PROVIDED INFORMATION:
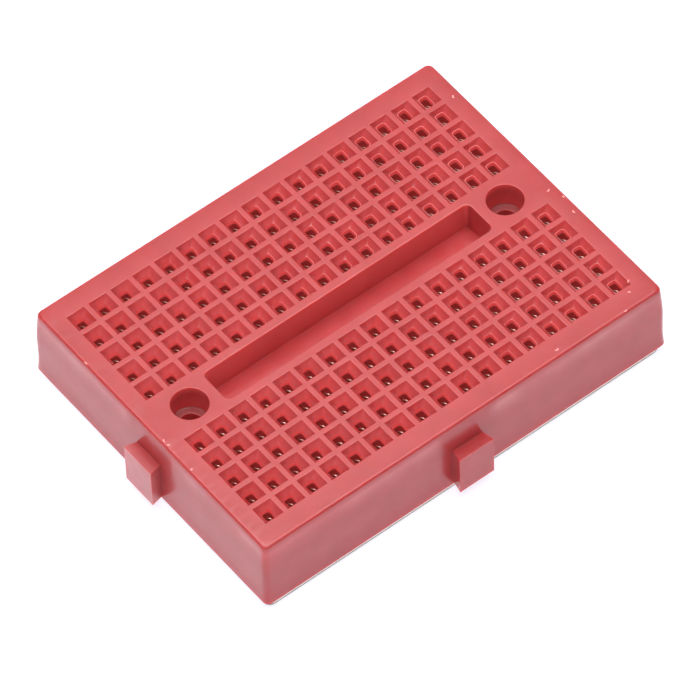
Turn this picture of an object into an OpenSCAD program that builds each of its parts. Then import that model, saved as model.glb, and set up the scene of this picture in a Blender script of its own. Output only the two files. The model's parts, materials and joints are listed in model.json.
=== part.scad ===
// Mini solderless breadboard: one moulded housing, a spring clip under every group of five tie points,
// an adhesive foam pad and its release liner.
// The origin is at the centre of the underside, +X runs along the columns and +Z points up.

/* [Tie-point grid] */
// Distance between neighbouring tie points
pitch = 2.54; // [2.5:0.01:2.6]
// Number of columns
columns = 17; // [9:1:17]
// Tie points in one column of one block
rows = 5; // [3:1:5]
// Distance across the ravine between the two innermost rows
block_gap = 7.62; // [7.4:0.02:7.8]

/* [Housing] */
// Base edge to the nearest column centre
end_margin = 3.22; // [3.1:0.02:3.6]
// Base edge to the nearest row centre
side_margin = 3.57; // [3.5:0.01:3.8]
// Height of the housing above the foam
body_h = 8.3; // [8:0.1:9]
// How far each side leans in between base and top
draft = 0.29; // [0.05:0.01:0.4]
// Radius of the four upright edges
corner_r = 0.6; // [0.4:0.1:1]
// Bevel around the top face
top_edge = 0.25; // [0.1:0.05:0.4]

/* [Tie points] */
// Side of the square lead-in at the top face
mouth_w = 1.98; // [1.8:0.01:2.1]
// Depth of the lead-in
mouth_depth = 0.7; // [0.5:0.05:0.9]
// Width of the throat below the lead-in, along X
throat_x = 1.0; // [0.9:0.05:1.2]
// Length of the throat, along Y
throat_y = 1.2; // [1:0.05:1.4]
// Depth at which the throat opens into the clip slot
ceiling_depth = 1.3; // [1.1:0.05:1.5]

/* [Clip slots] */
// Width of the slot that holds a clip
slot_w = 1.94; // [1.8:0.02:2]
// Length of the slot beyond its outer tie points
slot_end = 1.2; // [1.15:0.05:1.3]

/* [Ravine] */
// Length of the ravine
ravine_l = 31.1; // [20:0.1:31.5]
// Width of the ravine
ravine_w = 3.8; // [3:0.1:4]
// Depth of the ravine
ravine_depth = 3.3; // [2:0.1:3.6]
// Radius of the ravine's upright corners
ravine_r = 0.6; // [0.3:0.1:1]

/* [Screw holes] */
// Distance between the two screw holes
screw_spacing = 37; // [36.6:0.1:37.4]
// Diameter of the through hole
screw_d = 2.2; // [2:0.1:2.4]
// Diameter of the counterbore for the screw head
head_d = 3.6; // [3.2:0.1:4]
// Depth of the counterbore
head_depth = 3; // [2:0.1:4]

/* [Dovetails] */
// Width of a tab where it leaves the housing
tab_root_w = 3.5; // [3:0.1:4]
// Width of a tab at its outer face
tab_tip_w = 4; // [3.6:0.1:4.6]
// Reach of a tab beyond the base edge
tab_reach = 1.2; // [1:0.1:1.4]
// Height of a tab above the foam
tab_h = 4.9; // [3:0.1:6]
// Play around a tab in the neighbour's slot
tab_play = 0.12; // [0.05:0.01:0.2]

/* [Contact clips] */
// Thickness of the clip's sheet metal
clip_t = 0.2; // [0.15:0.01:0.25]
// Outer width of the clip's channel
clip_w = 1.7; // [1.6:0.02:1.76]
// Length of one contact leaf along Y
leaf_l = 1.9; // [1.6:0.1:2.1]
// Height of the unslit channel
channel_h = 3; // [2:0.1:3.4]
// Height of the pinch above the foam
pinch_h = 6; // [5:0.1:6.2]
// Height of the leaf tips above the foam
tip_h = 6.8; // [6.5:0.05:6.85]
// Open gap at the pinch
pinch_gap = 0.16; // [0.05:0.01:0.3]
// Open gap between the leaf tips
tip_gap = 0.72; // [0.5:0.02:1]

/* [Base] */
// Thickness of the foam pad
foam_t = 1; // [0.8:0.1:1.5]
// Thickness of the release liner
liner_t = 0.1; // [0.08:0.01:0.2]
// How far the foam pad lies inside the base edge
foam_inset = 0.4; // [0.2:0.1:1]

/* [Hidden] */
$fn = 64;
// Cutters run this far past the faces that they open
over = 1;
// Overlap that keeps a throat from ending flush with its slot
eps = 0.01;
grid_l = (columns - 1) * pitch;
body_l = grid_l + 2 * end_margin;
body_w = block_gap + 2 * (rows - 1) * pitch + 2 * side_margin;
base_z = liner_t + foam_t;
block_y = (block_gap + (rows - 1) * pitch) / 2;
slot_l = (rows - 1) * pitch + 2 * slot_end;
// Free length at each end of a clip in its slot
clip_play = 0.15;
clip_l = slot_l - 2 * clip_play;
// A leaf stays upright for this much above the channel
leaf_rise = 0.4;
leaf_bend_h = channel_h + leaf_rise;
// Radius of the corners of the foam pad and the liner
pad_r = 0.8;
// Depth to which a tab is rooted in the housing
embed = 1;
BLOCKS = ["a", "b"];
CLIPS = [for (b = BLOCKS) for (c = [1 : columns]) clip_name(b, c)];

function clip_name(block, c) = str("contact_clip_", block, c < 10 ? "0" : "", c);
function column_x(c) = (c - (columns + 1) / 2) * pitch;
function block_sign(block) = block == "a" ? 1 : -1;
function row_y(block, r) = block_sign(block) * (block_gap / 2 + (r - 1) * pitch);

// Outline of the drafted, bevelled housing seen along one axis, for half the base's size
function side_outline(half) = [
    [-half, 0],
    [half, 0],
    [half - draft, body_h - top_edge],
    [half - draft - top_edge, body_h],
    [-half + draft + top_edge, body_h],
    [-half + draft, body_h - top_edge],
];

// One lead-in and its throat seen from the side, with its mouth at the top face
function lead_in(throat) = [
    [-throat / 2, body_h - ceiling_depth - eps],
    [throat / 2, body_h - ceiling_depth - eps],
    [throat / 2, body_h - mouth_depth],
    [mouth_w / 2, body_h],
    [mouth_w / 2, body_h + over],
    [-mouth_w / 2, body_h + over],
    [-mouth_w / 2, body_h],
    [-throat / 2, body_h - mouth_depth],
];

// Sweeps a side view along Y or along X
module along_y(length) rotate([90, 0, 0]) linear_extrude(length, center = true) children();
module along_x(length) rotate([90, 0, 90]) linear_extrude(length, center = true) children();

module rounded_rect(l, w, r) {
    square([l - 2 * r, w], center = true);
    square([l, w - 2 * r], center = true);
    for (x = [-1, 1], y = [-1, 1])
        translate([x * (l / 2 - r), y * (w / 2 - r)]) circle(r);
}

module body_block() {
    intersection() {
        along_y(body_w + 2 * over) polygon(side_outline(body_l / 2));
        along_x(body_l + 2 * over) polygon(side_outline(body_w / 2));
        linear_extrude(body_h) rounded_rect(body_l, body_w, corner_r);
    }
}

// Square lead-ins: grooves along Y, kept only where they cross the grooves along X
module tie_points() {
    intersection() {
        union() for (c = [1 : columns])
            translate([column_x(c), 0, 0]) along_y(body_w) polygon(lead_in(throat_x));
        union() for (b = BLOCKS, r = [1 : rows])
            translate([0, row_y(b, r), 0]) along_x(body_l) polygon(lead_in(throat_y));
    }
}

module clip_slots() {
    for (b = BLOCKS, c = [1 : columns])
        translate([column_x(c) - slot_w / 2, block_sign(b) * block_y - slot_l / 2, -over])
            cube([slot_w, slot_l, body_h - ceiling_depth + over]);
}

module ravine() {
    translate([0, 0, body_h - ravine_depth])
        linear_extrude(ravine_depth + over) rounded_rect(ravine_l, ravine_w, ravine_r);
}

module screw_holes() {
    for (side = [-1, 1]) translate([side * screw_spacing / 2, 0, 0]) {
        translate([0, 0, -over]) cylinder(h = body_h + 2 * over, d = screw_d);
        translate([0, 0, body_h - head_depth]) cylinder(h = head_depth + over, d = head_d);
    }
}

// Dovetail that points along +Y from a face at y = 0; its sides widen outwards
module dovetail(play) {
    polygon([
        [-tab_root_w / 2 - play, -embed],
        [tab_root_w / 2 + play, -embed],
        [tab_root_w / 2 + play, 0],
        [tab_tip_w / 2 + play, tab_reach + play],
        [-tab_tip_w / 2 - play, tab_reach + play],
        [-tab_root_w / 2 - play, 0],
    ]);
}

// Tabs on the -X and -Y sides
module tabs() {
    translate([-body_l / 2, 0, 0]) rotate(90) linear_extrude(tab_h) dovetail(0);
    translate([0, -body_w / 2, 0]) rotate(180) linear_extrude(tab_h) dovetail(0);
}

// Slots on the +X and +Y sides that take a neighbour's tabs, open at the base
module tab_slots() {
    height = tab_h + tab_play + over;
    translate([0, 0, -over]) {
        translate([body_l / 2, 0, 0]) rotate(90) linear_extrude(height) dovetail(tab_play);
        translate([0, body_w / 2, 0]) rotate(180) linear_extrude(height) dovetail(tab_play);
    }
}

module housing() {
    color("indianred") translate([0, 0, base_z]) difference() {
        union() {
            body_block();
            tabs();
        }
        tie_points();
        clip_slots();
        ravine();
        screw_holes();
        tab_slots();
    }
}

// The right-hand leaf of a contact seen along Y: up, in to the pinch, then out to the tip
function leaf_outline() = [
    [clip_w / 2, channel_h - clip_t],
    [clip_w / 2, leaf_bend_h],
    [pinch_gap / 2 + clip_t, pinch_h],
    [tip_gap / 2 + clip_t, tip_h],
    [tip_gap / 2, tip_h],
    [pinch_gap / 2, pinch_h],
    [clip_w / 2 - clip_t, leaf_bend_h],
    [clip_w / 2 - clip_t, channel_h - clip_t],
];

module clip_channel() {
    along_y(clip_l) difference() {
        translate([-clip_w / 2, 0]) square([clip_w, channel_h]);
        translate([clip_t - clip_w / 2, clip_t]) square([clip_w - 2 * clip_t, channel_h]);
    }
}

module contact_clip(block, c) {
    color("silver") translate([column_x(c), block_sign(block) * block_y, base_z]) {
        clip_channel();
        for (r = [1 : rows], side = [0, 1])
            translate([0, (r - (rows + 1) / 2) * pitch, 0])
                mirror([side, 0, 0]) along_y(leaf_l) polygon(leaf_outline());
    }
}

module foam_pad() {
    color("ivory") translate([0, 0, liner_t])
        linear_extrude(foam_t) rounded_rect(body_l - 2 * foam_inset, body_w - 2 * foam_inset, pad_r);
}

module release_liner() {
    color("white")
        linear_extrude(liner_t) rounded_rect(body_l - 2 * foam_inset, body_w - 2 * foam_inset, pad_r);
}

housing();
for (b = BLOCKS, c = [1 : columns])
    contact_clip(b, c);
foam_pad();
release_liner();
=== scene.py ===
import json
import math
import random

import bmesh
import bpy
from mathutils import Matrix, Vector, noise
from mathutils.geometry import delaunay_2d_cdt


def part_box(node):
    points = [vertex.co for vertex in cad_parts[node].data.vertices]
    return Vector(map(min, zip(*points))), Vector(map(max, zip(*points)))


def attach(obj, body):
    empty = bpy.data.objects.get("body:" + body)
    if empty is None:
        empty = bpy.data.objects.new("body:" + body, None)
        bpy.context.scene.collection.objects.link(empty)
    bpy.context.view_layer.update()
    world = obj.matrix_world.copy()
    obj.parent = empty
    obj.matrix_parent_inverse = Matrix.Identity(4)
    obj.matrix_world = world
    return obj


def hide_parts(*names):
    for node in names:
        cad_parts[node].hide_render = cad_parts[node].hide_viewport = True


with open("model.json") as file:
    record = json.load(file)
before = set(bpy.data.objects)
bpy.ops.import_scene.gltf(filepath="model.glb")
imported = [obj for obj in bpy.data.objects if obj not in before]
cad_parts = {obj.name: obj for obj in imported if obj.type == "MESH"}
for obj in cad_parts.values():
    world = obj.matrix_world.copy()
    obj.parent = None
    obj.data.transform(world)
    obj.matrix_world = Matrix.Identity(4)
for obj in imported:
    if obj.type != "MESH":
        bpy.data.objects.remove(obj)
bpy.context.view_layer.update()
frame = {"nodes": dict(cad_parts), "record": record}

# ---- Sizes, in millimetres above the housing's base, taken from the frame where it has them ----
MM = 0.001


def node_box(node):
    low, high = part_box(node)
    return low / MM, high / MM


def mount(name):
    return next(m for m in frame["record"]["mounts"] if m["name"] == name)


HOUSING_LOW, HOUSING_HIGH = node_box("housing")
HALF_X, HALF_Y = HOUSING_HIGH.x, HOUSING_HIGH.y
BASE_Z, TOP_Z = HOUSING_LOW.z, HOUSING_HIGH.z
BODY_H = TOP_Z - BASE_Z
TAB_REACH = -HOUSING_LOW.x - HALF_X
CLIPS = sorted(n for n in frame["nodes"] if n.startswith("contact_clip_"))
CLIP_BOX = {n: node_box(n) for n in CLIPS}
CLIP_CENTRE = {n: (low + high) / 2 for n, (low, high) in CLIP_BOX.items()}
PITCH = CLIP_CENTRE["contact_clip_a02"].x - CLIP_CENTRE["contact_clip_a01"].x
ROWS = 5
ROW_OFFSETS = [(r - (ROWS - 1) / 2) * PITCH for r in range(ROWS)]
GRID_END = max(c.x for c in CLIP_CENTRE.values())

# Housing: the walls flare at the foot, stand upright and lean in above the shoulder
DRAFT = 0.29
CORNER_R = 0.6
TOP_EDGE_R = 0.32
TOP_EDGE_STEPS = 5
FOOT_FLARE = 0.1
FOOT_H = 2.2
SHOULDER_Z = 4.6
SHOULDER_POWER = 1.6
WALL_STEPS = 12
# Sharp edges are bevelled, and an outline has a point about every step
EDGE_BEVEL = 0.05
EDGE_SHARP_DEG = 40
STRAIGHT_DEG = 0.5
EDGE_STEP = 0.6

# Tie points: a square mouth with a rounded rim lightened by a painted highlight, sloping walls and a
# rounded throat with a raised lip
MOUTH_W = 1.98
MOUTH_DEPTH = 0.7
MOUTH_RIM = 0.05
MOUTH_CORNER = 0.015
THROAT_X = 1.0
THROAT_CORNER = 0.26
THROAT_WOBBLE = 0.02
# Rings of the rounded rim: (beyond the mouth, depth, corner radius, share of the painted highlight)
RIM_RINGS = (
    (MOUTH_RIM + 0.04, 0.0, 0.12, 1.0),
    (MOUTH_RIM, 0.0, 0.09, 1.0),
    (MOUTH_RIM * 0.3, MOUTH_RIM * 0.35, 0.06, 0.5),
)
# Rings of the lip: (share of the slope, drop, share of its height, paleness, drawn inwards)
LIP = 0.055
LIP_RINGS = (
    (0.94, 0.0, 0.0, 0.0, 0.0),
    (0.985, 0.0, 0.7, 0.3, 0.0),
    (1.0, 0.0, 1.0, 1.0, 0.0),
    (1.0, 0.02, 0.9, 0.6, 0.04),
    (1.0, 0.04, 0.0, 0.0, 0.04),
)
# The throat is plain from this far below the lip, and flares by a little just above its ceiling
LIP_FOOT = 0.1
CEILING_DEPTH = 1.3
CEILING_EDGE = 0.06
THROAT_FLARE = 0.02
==
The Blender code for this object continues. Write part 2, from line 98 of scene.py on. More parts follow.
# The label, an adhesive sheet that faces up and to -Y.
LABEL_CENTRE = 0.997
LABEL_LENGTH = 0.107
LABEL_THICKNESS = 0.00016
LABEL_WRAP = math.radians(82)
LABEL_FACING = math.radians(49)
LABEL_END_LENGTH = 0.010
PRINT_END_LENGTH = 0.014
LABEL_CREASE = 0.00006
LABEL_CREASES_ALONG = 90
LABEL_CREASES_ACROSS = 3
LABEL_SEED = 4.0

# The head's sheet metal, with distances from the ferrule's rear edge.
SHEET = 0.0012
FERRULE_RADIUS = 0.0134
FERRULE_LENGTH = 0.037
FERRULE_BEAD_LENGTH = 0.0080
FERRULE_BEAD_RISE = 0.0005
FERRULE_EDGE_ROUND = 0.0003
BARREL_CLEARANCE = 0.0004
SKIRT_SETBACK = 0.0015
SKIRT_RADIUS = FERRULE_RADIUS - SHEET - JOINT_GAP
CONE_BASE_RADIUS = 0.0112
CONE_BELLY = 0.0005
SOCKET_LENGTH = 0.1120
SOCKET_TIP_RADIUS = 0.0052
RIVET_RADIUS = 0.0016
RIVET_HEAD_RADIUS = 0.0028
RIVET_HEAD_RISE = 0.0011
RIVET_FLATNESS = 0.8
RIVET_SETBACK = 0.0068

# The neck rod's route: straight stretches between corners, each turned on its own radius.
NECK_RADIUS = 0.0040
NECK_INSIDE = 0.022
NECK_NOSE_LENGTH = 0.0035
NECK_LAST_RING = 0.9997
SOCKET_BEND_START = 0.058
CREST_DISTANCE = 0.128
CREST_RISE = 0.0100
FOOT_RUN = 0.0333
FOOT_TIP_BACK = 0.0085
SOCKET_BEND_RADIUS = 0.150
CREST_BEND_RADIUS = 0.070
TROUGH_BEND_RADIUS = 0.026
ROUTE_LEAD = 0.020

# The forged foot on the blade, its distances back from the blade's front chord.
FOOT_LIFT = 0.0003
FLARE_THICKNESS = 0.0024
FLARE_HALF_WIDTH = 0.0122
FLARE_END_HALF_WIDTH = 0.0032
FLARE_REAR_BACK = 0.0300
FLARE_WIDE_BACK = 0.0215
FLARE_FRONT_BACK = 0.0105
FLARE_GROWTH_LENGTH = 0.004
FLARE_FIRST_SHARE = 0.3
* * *
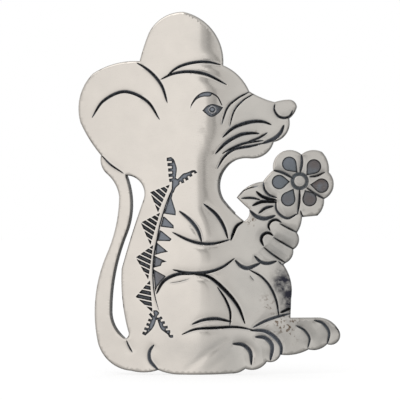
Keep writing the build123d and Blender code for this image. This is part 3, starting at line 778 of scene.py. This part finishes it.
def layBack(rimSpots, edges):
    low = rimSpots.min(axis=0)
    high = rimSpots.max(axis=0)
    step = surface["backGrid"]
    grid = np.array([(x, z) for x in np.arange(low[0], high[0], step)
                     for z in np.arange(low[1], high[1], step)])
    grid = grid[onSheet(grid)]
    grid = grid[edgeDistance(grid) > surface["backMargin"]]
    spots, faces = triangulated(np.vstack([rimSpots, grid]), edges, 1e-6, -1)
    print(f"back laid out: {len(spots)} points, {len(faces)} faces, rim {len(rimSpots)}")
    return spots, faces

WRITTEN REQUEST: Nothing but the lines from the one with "module contact_clip(block, c)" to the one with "bpy.context.scene.collection.objects.link(empty)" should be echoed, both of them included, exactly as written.

REPLY:
module contact_clip(block, c) {
    color("silver") translate([column_x(c), block_sign(block) * block_y, base_z]) {
        clip_channel();
        for (r = [1 : rows], side = [0, 1])
            translate([0, (r - (rows + 1) / 2) * pitch, 0])
                mirror([side, 0, 0]) along_y(leaf_l) polygon(leaf_outline());
    }
}

module foam_pad() {
    color("ivory") translate([0, 0, liner_t])
        linear_extrude(foam_t) rounded_rect(body_l - 2 * foam_inset, body_w - 2 * foam_inset, pad_r);
}

module release_liner() {
    color("white")
        linear_extrude(liner_t) rounded_rect(body_l - 2 * foam_inset, body_w - 2 * foam_inset, pad_r);
}

housing();
for (b = BLOCKS, c = [1 : columns])
    contact_clip(b, c);
foam_pad();
release_liner();
=== scene.py ===
import json
import math
import random

import bmesh
import bpy
from mathutils import Matrix, Vector, noise
from mathutils.geometry import delaunay_2d_cdt


def part_box(node):
    points = [vertex.co for vertex in cad_parts[node].data.vertices]
    return Vector(map(min, zip(*points))), Vector(map(max, zip(*points)))


def attach(obj, body):
    empty = bpy.data.objects.get("body:" + body)
    if empty is None:
        empty = bpy.data.objects.new("body:" + body, None)
        bpy.context.scene.collection.objects.link(empty)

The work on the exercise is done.